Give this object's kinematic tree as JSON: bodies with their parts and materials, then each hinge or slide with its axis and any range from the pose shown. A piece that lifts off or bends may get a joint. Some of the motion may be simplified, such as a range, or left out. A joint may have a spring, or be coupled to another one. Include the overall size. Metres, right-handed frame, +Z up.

==

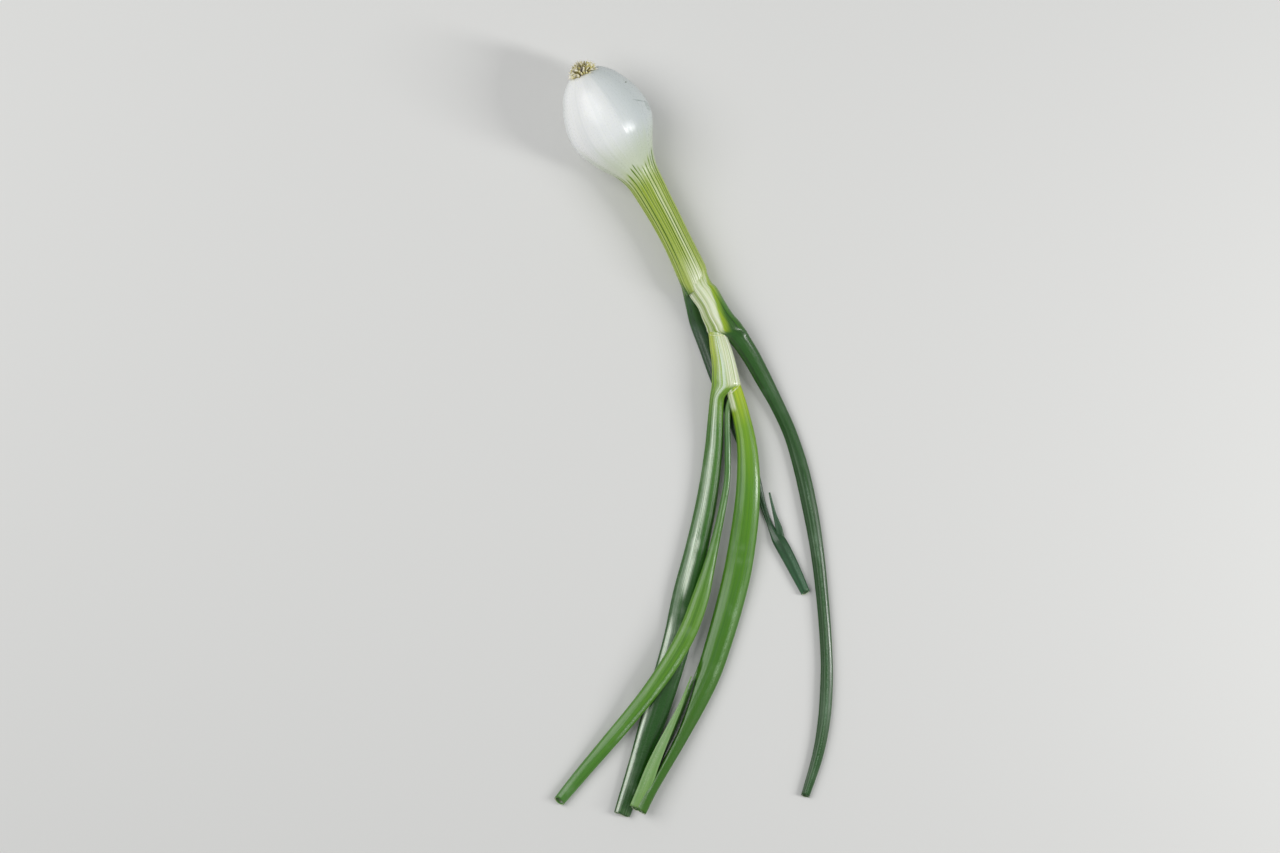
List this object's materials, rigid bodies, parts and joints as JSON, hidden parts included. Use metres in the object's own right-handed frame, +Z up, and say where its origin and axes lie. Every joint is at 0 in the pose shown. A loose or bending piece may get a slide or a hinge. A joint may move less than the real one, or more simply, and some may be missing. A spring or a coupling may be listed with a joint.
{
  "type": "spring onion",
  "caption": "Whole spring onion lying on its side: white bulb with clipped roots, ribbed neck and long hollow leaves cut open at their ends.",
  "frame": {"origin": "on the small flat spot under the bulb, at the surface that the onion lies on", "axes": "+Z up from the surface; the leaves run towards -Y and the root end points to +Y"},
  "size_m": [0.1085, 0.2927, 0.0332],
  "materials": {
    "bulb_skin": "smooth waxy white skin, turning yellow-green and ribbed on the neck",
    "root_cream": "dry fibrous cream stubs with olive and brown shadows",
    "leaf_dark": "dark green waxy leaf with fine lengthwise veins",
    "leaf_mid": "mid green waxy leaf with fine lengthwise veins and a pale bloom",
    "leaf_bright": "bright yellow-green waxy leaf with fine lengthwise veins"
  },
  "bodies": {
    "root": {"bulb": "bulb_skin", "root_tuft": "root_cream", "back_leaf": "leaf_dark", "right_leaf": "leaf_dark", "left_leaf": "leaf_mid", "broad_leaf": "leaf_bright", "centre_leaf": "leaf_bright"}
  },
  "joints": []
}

* * *

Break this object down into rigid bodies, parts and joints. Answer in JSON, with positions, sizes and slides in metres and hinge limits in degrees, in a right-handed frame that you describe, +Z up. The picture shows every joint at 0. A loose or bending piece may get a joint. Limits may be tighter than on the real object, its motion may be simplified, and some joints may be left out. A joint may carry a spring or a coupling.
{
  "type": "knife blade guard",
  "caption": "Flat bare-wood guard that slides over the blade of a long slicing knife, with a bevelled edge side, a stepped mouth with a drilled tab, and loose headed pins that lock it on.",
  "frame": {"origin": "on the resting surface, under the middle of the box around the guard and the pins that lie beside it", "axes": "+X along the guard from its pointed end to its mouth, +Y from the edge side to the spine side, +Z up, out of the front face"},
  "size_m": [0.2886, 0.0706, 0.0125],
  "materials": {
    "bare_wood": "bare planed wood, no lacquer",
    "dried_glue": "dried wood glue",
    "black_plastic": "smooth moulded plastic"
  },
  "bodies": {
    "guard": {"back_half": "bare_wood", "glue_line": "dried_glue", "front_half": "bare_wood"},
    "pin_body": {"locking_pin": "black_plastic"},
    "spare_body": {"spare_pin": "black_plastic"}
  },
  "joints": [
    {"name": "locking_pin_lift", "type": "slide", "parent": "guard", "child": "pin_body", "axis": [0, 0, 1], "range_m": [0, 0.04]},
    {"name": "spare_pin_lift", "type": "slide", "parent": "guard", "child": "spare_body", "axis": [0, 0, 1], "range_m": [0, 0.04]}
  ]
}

## Task goal
Where a line above includes "their", copy that line.

## Answer to the exercise
Give this object's kinematic tree as JSON: bodies with their parts and materials, then each hinge or slide with its axis and any range from the pose shown. A piece that lifts off or bends may get a joint. Some of the motion may be simplified, such as a range, or left out. A joint may have a spring, or be coupled to another one. Include the overall size. Metres, right-handed frame, +Z up.
  "caption": "Whole spring onion lying on its side: white bulb with clipped roots, ribbed neck and long hollow leaves cut open at their ends.",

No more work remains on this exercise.